[BEGIN]

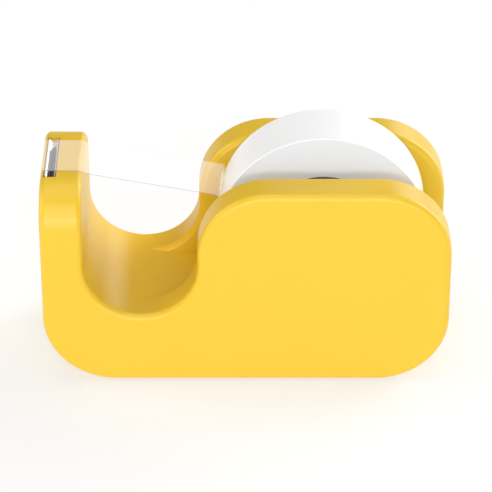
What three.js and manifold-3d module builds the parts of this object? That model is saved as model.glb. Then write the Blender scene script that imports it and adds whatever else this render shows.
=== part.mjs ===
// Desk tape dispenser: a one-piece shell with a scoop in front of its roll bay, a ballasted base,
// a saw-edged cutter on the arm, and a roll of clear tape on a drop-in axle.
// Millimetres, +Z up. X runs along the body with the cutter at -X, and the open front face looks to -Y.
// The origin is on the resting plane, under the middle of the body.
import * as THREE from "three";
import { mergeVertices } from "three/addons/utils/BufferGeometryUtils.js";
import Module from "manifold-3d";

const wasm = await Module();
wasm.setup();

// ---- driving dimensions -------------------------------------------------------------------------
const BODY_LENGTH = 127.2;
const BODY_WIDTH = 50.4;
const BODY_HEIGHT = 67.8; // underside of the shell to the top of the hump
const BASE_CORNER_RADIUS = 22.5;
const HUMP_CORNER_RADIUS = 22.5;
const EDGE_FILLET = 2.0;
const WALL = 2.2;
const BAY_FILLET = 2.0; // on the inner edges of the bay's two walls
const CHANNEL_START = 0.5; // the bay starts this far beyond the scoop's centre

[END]

INSTRUCTION:
For each line in the data above that contains the string "manifold", extract the line.

SOLUTION TO THIS EXERCISE:
What three.js and manifold-3d module builds the parts of this object? That model is saved as model.glb. Then write the Blender scene script that imports it and adds whatever else this render shows.
import Module from "manifold-3d";